Teachers want their students to be comfortable with technology at any age, and grants this spring from the Oak Ridge Public Schools Education Foundation provided iPads, promethean boards, student response systems, and computers to make that happen.
At Willow Brook Elementary School, the large screen of a new interactive, Web-based “promethean” board in art classes will make artworks come alive for students.
At Linden Elementary School, iPads in a second grade classroom will engage students in collaborative writing activities.
New computers in fifth-grade language arts classrooms at Robertsville Middle School will also encourage young writers in a writing workshop environment.
The Education Foundation awarded $30,911 for eight grants this spring. In all, teachers submitted 21 grants representing a total funding request of $142,962.
“Every year, we have about three times as many proposals as we can fund,” said Cathy Toth, Education Foundation board member. The Foundation has provided more than $322,000 in grants since the grants program began in 2005.
Earlier this year, the Education Foundation kicked off its “Making the Critical Difference” campaign to raise $500,000 from corporate and individual donors to award grants to Oak Ridge public schools. The Foundation’s goal is to provide $100,000 a year for five years for grant awards.
This year’s grants were focused on technology. Each year, the Foundation seeks to provide teachers with resources that would otherwise not be available to classrooms through the Oak Ridge Schools.
Art students from kindergarten through fourth grade at Willow Brook will benefit from the new promethean board in Sara Cochran’s art classes. The interactive board will give her more opportunities to bring Web-based information into art classes, such as short videos, images of art, definitions of vocabulary words, and ways to see those in art works, she said.
“Most of the projects I come up with have an art history component,” Cochran said. “We are gaining inspiration from someone else. I think it will make the art history component in my classes come alive a little better.”
For students to be able to see works by artists in color on a large screen, rather than in a book, is “pretty cool,” she said.
Cochran and two music teachers, Michelle Goethert at Willow Brook and Susie Carden at Woodland Elementary School, each will have promethean boards in their classrooms through a $9,354 grant.

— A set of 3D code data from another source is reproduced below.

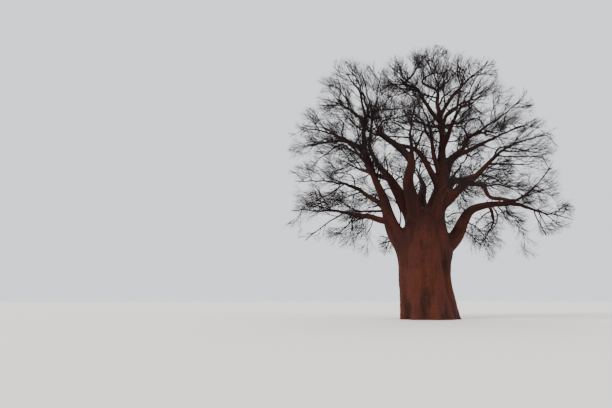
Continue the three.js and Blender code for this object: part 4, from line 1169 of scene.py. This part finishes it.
def floor_paint():
    """Matt pale studio floor."""
    paint = bpy.data.materials.new("studio_floor")
    paint.use_nodes = True
    shader = paint.node_tree.nodes["Principled BSDF"]
    shader.inputs["Base Color"].default_value = linear(FLOOR_PALE)
    shader.inputs["Roughness"].default_value = FLOOR_ROUGHNESS
    return paint


def joined(meshes, bark):
    """Several meshes as one, with one bark."""
    whole_mesh = bmesh.new()
    for mesh in meshes:
        whole_mesh.from_mesh(mesh)
        bpy.data.meshes.remove(mesh)
    mesh = bpy.data.meshes.new("joined")
    whole_mesh.to_mesh(mesh)
    whole_mesh.free()
    mesh.materials.append(bark)
    return mesh


def add_piece(name, mesh, nodes):
    """A finished mesh as a piece of the tree that stands for some solids."""
    mesh.name = name
    piece = bpy.data.objects.new(name, mesh)
    bpy.context.scene.collection.objects.link(piece)
    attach(piece, "root")
    if nodes:
        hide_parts(*nodes)


def set_camera():
    """The photograph's camera: eye height, far back on the left, tilted up."""
    lens = bpy.data.cameras.new("camera")
    lens.lens = LENS_MM
    lens.sensor_width = SENSOR_MM
    lens.clip_end = CLIP_END
    camera = bpy.data.objects.new("camera", lens)
    camera.location = CAMERA_PLACE
    camera.rotation_euler = (math.radians(90 + CAMERA_TILT), 0, 0)
    bpy.context.scene.collection.objects.link(camera)
    bpy.context.scene.camera = camera


def set_stage():
    """A pale floor, a plain pale backdrop light and three soft lamps, as a studio has."""
    mesh = bpy.data.meshes.new("floor")
    side = FLOOR_HALF_SIDE
    mesh.from_pydata([(-side, -side, FLOOR_Z), (side, -side, FLOOR_Z), (side, side, FLOOR_Z),
                      (-side, side, FLOOR_Z)], [], [(0, 1, 2, 3)])
    floor = bpy.data.objects.new("floor", mesh)
    mesh.materials.append(floor_paint())
    bpy.context.scene.collection.objects.link(floor)
    world = bpy.data.worlds.new("backdrop")
    bpy.context.scene.world = world
    world.use_nodes = True
    background = world.node_tree.nodes["Background"]
    background.inputs["Color"].default_value = linear(BACKDROP_PALE)
    background.inputs["Strength"].default_value = BACKDROP_STRENGTH
    for name, azimuth, elevation, strength, softness in STUDIO_LAMPS:
        light = bpy.data.lights.new(name, "SUN")
        light.energy = strength
        light.angle = math.radians(softness)
        lamp = bpy.data.objects.new(name, light)
        lamp.rotation_euler = (math.radians(90 - elevation), 0, math.radians(azimuth))
        bpy.context.scene.collection.objects.link(lamp)


set_camera()
set_stage()

# Limbs, and the space of each spray
routes = {}
for order, limb in enumerate(LIMBS, 1):
    routes[limb["name"]] = route_of(limb, order, routes)
all_routes = dict(routes)
for order, bough in enumerate(SIDE_BOUGHS, len(LIMBS) + 1):
    all_routes[bough["name"]] = route_of(bough, order, all_routes)
spindles = place_sprays(routes)
limb_pieces = [(route.points[:-1], np.diff(route.points, axis=0), route.radii[:-1], route.radii[1:])
               for route in routes.values()]
segments = tuple(np.concatenate(column) for column in zip(*limb_pieces))
space = (spindles, segments)

# Trunk and boughs in one bark, parted at a flat cut. Both pieces keep the whole skin's normals, so that the
# light runs on over the cut
tubes = rod_tree()
bark = living_bark()
skin = shaped(raw_skin(routes, tubes), relief_tree(), bark)
whole = skin.attributes.new("whole_normal", "FLOAT_VECTOR", "POINT")
normals = np.zeros(len(skin.vertices) * 3, np.float32)
skin.vertex_normals.foreach_get("vector", normals)
whole.data.foreach_set("vector", normals)
add_piece("trunk_skin", cut_piece(skin, "trunk_skin", 0, SKIN_CUT, bark), ["trunk"])
add_piece("bough_skin", cut_piece(skin, "bough_skin", SKIN_CUT, None, bark), list(routes))
bpy.data.meshes.remove(skin)

# Twigs, level by level, from the stems of the sprays and from the boughs themselves
levels = [grow_stems(spindles)]
for level in range(1, len(GROWTH["pieces"])):
    levels.append(bear_twigs(levels[-1], level, space))
    for boughs, rule in ((LIMBS, BOUGH_BRANCHES), (SIDE_BOUGHS, SIDE_BRANCHES)):
        if rule["level"] == level:
            levels[-1] = together(levels[-1], grow_branches(boughs, all_routes, rule, space))

# Side boughs, stems and first branches, in the older bark
branch_bark = twig_bark("branch_bark", BRANCH_BROWN)
side_chains = [(route.fine_points, route.fine_radii) for route in list(all_routes.values())[len(routes):]]
branches = [shaped(chains_mesh("side_boughs", side_chains), tubes, branch_bark, Sides=BENDS["sides"][0])]
for level, twigs in enumerate(levels[:FINE_LEVEL]):
    chains = twig_chains(twigs, np.ones(len(twigs.seeds), bool))
    branches.append(shaped(chains_mesh("branches", chains), tubes, branch_bark, Sides=BENDS["sides"][level]))
add_piece("branches", joined(branches, branch_bark), [])

# Fine twigs, each tint apart
for name, owners, colour in TWIG_KINDS:
    bark = twig_bark(name + "_bark", colour)
    meshes = []
    for level in range(FINE_LEVEL, len(levels)):
        chains = twig_chains(levels[level], np.isin(levels[level].owners, list(owners)))
        meshes.append(shaped(chains_mesh(name, chains), tubes, bark, Sides=BENDS["sides"][level]))
    add_piece(name, joined(meshes, bark), [SPRAYS[k]["name"] for k in owners if k < len(SPRAYS)])
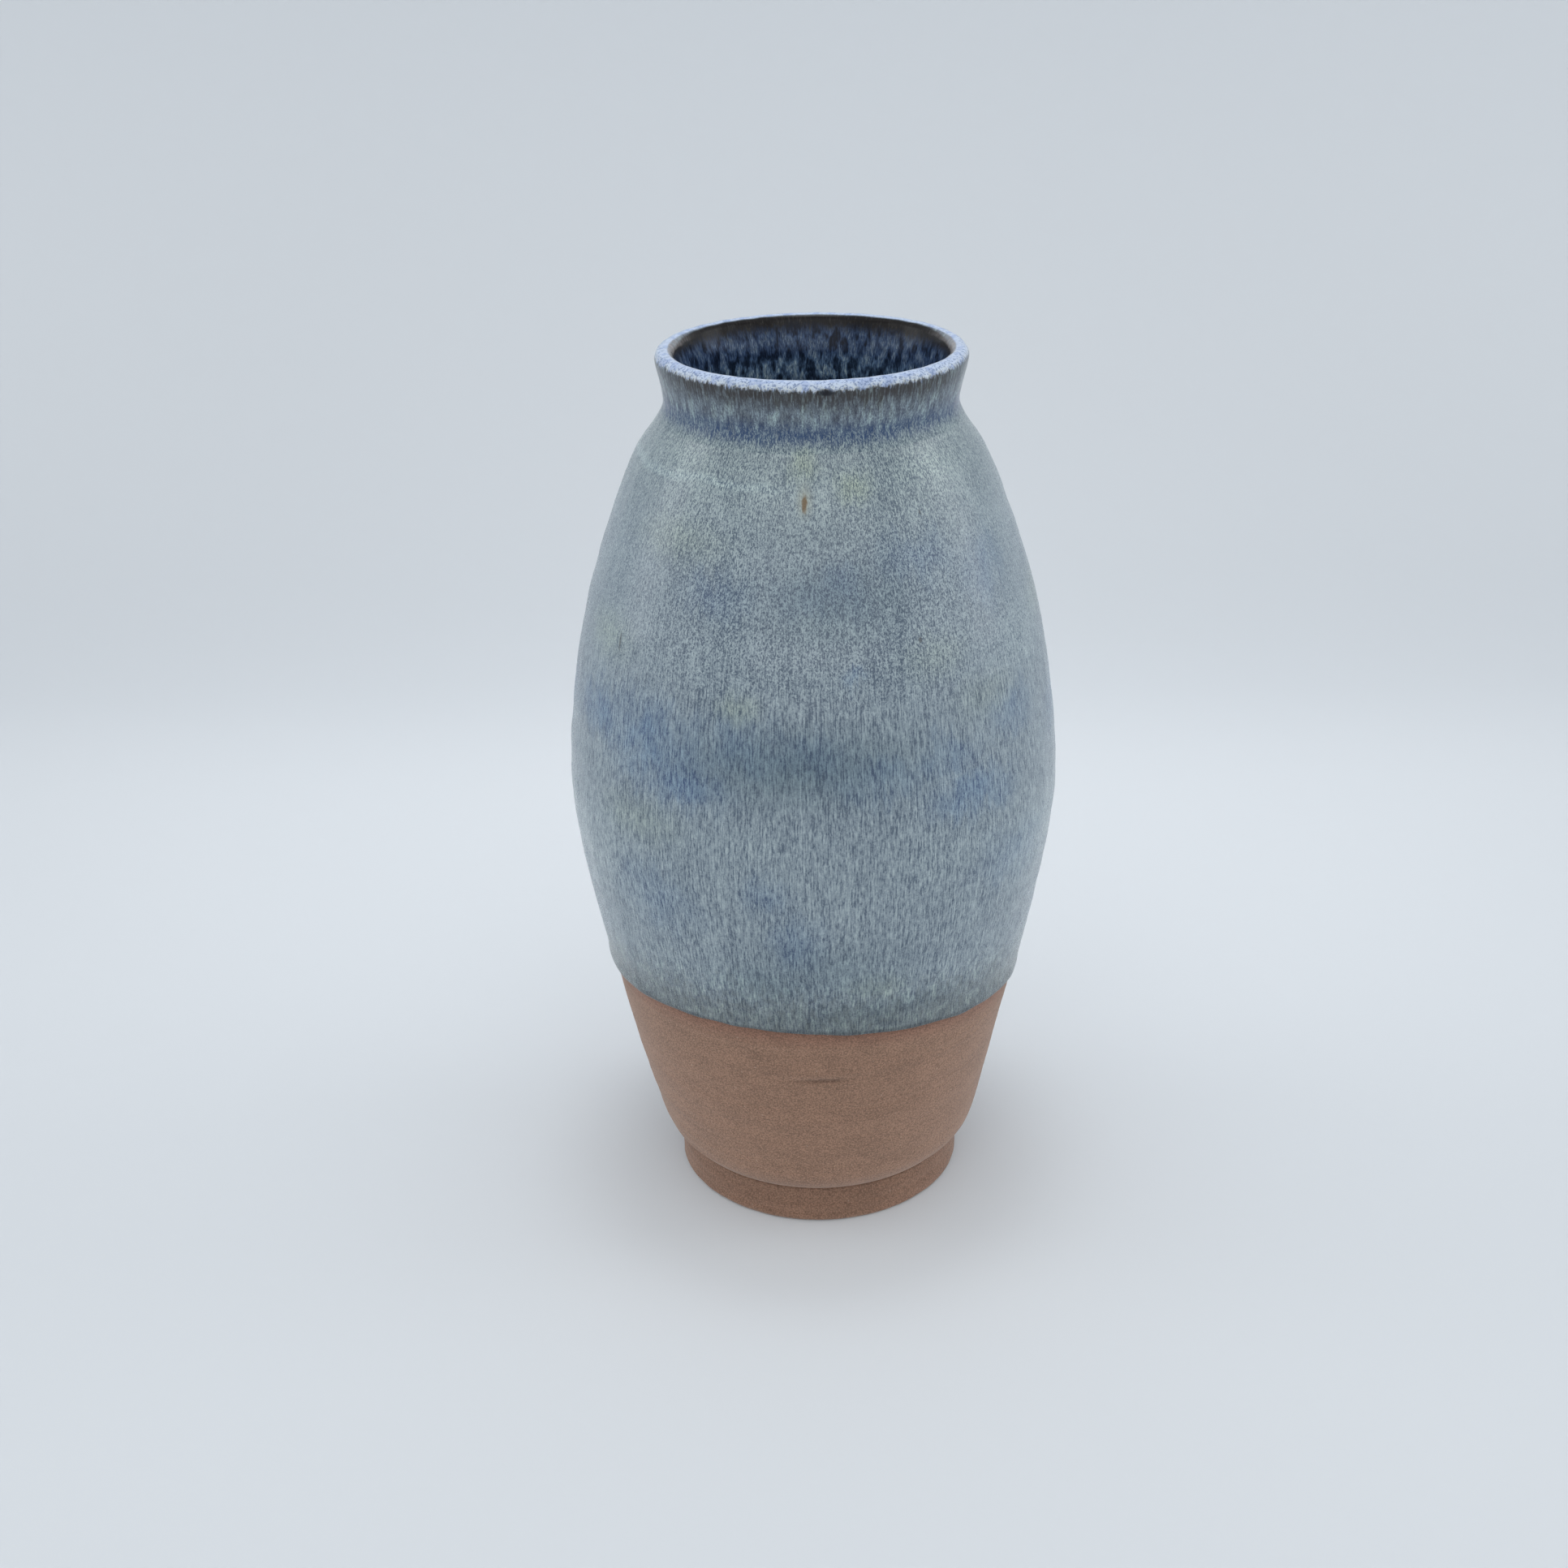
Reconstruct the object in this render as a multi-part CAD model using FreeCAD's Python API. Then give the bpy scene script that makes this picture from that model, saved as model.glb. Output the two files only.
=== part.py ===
import FreeCAD, Part
import math
import os

# A wheel-thrown stoneware vase: a foot ring, a thrown wall with its floor, and three
# coats of glaze. Millimetres, +Z up, origin at the centre of the foot's resting face.
# Every outline lies in the XZ half-plane and is turned about the Z axis.

# --- Driving dimensions -------------------------------------------------------------

HEIGHT = 230.0            # top of the glazed lip
GLAZE = 0.6               # thickness of every coat of glaze

FOOT_RADIUS = 38.75       # outside of the foot ring where it rests
FOOT_TOP_RADIUS = 38.5    # outside of the foot ring just under the groove
FOOT_HEIGHT = 11.0        # the groove between foot ring and wall
FOOT_BEVEL = 0.8          # worn edges of the resting face
GROOVE_BEVEL = 0.5        # upper edge of the foot ring, one side of the groove
RING_WIDTH = 7.0          # resting face, outer edge to recess
RECESS_DEPTH = 6.0        # hollow under the floor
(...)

Another $3,935 grant provides a promethean board for Glenwood Elementary School music teacher Kathy Casey. The boards will support technology components in new art and music textbooks.
With four iPads in a second grade classroom at Linden Elementary, teacher Norma Franco will give students opportunities to work collaboratively at literacy centers, where they may write stories together or use free applications focused on words, grammar, spelling, or reading.
“Writing and working with words seem to be the two areas they (students) have trouble staying most focused on,” Franco said. “If we can make it engaging through technology, I think it is going to expand their learning and their creativity.”
Second-grade teachers have adopted some teaching strategies from the books The Daily Five and The Café Book by Gail Boushey and Joan Moser, and Franco said she has learned more about how teachers are using iPads in the classroom through a blog that teachers started relating to those books.
The iPads, purchased with the grant of $1,996, are engaging for students because they can figure out how the iPads work on their own, independent of the teacher, she said.
This fall, Robertsville teachers Kathy Douglas and Carolyn Stevens will have 16 new desktop computers, eight for each language arts classroom, where fifth-grade students rely on classroom computers for writing projects, research, spelling, and vocabulary exercises. The $4,720 grant provides new computers that will replace 10 older, slower computers that had been recycled from computer labs.
Writing, especially narrative writing, is emphasized in fifth grade, and the computers will support the writing workshop environment in which students are brainstorming, writing rough drafts, and then publishing their writings, Douglas explained.
Other grants awarded were:
- $8,550 to Holly Cross at Jefferson Middle School for three sets of student response systems, or clickers.
- $1,000 to Oak Ridge High School biology teacher Nayeema Ahma for travel to an advanced placement biology conference.
- $987 to Robertsville teachers Cathy Ginel and Melissa Jeter for promethean equipment for a science classroom.
- $369 for Lisa Meidl for a video camera for the Willow Brook library.